4. Maria Ollesdotter, born in Sweden c. 1639, married about 1659 Hans Block, a Dutch gunner and later a justice on the New Castle Court, who died in 1676. She was still living in 1692. She had one child:

  • Barbara Block, born c. 1660, married [1] Peter Maeslander c. 1678, and [2] Adam Hikey alias Hay [both Dutch] and had two surviving sons: Cornelius and William Maeslander.
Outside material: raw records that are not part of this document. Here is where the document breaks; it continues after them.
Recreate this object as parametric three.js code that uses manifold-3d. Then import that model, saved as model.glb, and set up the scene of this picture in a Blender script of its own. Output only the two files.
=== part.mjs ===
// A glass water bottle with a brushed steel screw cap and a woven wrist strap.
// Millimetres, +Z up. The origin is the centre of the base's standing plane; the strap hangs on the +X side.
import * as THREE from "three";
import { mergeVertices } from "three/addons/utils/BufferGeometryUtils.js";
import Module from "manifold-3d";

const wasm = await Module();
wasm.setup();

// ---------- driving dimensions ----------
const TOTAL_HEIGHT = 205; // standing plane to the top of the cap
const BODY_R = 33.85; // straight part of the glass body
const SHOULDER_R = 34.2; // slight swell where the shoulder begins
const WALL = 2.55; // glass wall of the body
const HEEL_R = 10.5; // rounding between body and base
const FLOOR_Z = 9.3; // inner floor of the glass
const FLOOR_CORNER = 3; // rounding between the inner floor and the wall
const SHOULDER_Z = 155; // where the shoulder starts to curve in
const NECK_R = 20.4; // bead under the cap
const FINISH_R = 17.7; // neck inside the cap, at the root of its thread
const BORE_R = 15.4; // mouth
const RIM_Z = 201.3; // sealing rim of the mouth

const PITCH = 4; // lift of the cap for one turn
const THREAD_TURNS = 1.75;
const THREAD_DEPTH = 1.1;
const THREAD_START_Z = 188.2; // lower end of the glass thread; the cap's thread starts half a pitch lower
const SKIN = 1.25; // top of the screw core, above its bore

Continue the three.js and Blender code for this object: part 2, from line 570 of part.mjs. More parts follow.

5. Petronella Ollesdotter, born in New Sweden c. 1645, married c. 1665 Captain John Carr, chief officer for New York's possessions on the Delaware. They lived in the town of New Castle. After the Dutch recapture of former New Netherland in 1673, they fled with their children and Patrick Carr (John's bachelor brother) to Cecil County, Maryland, where they were granted a 2,000-acre tract known as "St. John's Manor" on the west side of Elk River. After a prolonged illness, Carr died in 1676 and Petronella remarried George Oldfield, also English. To handle their New Castle County affairs, the Carr family relied upon Hans Block and their Tussey relatives. In 1695, George and Petronella Oldfield and her son Richard Carr sold Carr's lands in Cecil County and moved to Chester in Chester County, Pa., where Petronella died after 1697. She had five known children:

  • Richard Carr, born c. 1666, still living in 1716.
  • Elisabeth Carr, born c. 1668, married Peter Clawson [Swedish] in Cecil County.
  • Maria Carr, born c. 1670, married John Bristow, Jr., of Chester County, Pa.
  • Petronella Carr, born c. 1672, married Peter Mainardo of Cecil County, Md.
  • Susannah Oldfield, born c. 1677, married Lawrence Rawson [Swedish] of Marcus Hook, Chester County, and lived in Cecil County on George Oldfield's former land.